For some, the move is welcome. Some tech executives and lobbyists had criticized the 50 percent rule, saying the due diligence it requires is onerous or impossible.

Sean Stein, the president of the U.S.-China Business Council, which represents American companies doing business in China, said in a statement that the 50 percent rule’s reversal, and Beijing’s decision to pause its October rare earth controls, was “especially welcome news.” He also called the broader trade announcement “very encouraging.”

“America’s reduction of the fentanyl-related tariffs and China’s commitment to take strong action to curb fentanyl precursors have paved the way for a reopening of China’s market for U.S. agriculture and energy and a wider, mutually beneficial trade agreement,” Mr. Stein said.

The 50 percent rule greatly expanded the reach of the entity list, freezing trade for some companies. According to Wirescreen, a data platform focused on China, the rule means that the entity list has grown from roughly 1,300 China-related parties to more than 20,000.

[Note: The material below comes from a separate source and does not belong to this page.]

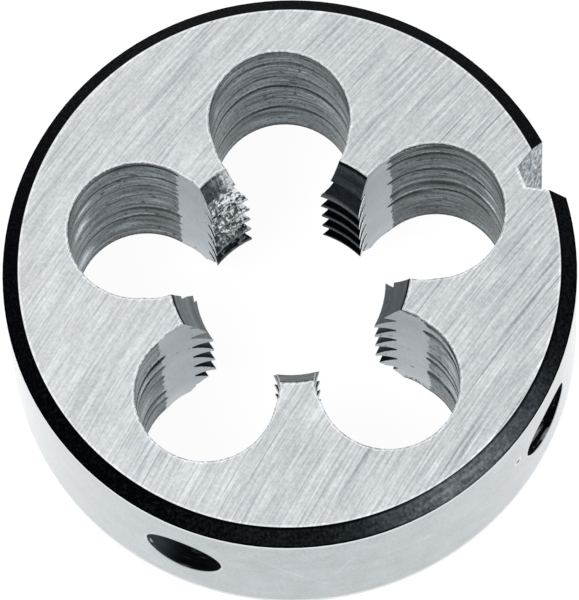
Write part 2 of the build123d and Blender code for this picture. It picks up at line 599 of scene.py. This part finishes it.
def findDrilledTone(place, setup, here, rings, pits):
    spot, grit, lay, z = place["spot"], place["grit"], place["lay"], place["z"]
    # each hole's tone is partly painted light
    tone = pick(here, setup["tones"]) + rings * setup["ringStrength"] + lay * setup["lineStrength"]
    tone = tone + spot.sway(*setup["fineTexture"]) * setup["fineStrength"]
    tone = tone + (grit - 0.5) * setup["gritStrength"]
    tone = tone - grit.rise(*setup["gritPitRange"]) * setup["gritPit"]
    tone = tone - pits.rise(*setup["pitRange"]) * setup["pit"]
    around = place["signedRound"] * die["holeRadius"]
    # painted highlights on the walls, streaky with the lay lines and grit
    for hole, angle, middle, halfAround, halfHeight, strength in setup["sheenPatches"]:
        gap = length((around - radians(angle) * die["holeRadius"]) / halfAround, (z - middle) / halfHeight)
        gap = gap + lay * setup["patchLines"] + (grit - 0.5) * setup["patchGrit"]
        tone = tone + gap.rise(*setup["patchRange"]) * here[hole] * strength
    hole, *ends = setup["slant"]
    slant = scratchMask(around, z, ends, setup["slantHalf"], die["holeRadius"]) * here[hole]
    return tone - slant * setup["slantDark"]


def finishWall(place, setup):
    spot, grit, lay, depth = place["spot"], place["grit"], place["lay"], place["depth"]
    here = [place["holeNumber"].chosen(k) for k in range(5)]
    rings = findRings(place, setup, here)
    pits = spot.noise(*setup["pitTexture"])
    drilledTone = findDrilledTone(place, setup, here, rings, pits)

    limit = spot.sway(*setup["rakeTexture"]) * radians(setup["rakeRagged"])
    limit = radians(setup["rakeStart"]) + limit - rings * radians(setup["rakeRings"])
    soft = radians(setup["rakeSoft"])
    drilled = (place["roundHole"] - limit).rise(soft, -soft)
    rakeTone = setup["rakeTone"] + (place["cloud"] - 0.5) * setup["rakeCloud"]
    rakeTone = rakeTone + (grit - 0.5) * setup["rakeGrit"]
    rakeTone = rakeTone - pits.rise(*setup["rakeSpeckRange"]) * setup["rakeSpeck"]
    # painted light towards the mouth of the hole
    rakeTone = rakeTone + depth.rise(*setup["rakeMouthDepth"]) * setup["rakeMouthLight"]

    slope, start, least = setup["mouthRagged"]
    mouth = (depth / (grit * slope + start).larger(least)).rise(*setup["mouthLine"])
    mouth = mouth * drilled.larger(pick(here, setup["rakeMouths"]))
    tone = rakeTone.toward(drilledTone, drilled).toward(setup["mouthTone"], mouth * setup["mouthShare"])
    rakeRough = setup["rakeRoughness"] + lay * setup["rakeRoughnessSway"]
    drilledRough = setup["drilledRoughness"] + lay * setup["drilledRoughnessSway"]
    relief = rings * setup["ringRelief"] + lay * setup["lineRelief"]
    relief = relief * place["roundHole"].rise(*(radians(angle) for angle in setup["reliefFrom"]))
    return {
        "tone": tone,
        "rough": rakeRough.toward(drilledRough, drilled),
        "relief": relief,
        "scaleShare": drilled * (setup["scaleShare"] - rings * setup["scaleInRings"]),
    }


# Thread and lead-in cones: turned lines on the cones, and black, cut through on one land; the lands' tones
# are partly painted light and shade.
threadFinish = {
    # a tone for each of the five lands, from land 0 against the clock: partly the land's own, partly
    # painted light by how the light falls on it
    "coneTones": (0.21, 0.31, 0.58, 0.58, 0.37),
    "flankTones": (0.11, 0.44, 0.58, 0.50, 0.36),     # of the first tooth from each face
    "deepTones": (0.0, 0.38, 0.56, 0.30, 0.45),       # of the teeth below it
    "rootShades": (0.08, 0.22, 0.20, 0.12, 0.20),      # painted shade of a flank in the roots beside the rake
    "crestTones": (0.36, 0.50, 0.62, 0.50, 0.50),
    "conePlay": (0.05, 0.03),
    "firstAbove": (11.6, 12.8),  # heights of the first teeth
    "firstBelow": (3.6, 2.6),
    # painted shade: the teeth below darken towards the bottom of the bore
    "deepShade": (2.5, 7.0),
    "rootReach": (0.1, 0.8),
    "crestHalf": (0.11, 0.072),  # of the crest's flat, in turns of the pitch
    "crestRadii": (7.62, 7.52),
    "textureUp": 0.4,            # so that each turn gets its own marks
    "chatterTexture": ((2.8, 6.0, 1.5), 2.0, 0.7),
    "chatter": 0.16,
    "dashTexture": ((3.8, 1.0, 1.5), 2.0, 0.7),
    "turnedLines": 0.30,
    # the land whose black has been cut through to bright, torn steel
    "brightLand": 1,
    "brightTone": 1.0,
    "brightShare": 0.9,
    "brightChatter": 0.40,
    "tornAside": -0.14,          # per millimetre towards +X along the land
    "tornUp": 0.035,             # per millimetre above the middle
    "tornChatter": 4.2,
    "tornDashes": 1.6,
    "tornRange": (-0.15, 0.50),
    "tornAbove": (1.0, 9.0),
    "tornBelow": (17.5, 13.5),
    "tornBelowShare": (-0.6, 1.0),
    "coneChatter": 2.0,
    "coneDashes": 4.0,
    "coneRange": (0.5, -1.4),
    "coneAbove": (15.6, 15.9),
    "mouthTone": 0.02,
    "mouthShare": 0.85,
    "mouthBright": 0.8,
    "mouthLine": (0.42, 0.20),
    "roughness": 0.45,
    "roughnessSway": 0.2,
    "relief": 0.02,
}


# Where the black of one land is cut through: torn teeth, and a cleaner cut on its cone.
def findCut(place, setup, chatter, dashes):
    z = place["z"]
    side = place["fromLand"] * die["crestRadius"]
    torn = side * setup["tornAside"] + (z - die["thickness"] / 2) * setup["tornUp"]
    torn = torn + chatter * setup["tornChatter"] + dashes * setup["tornDashes"]
    below = z.rise(*setup["tornBelow"]).rise(*setup["tornBelowShare"])
    torn = torn.rise(*setup["tornRange"]) * z.rise(*setup["tornAbove"]) * below
    onCone = side + dashes * setup["coneDashes"] + chatter * setup["coneChatter"]
    return torn.toward(onCone.rise(*setup["coneRange"]), z.rise(*setup["coneAbove"]))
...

People familiar with the situation said that the Commerce Department had described the change to others in the administration as correcting a loophole, and that officials in the Treasury Department and elsewhere had been surprised by the ultimate impact of the policy. A U.S. official said that Commerce and Treasury were coordinated in their actions.

Some U.S. officials and analysts argue the change has been needed to stop targets of the entity list from easily sidestepping the impact of U.S. sanctions by shifting business to their subsidiaries instead. Mr. Padilla said the standard was used for other government sanctions lists, like controls on military hardware administered by the State Department and financial sanctions administered by the Treasury Department.

“If you’re going to sanction a company but you don’t at the same time sanction majority-owned subsidiaries, that doesn’t make a lot of sense,” he said. “From a practical point of view, this was a loophole that needed to be closed.”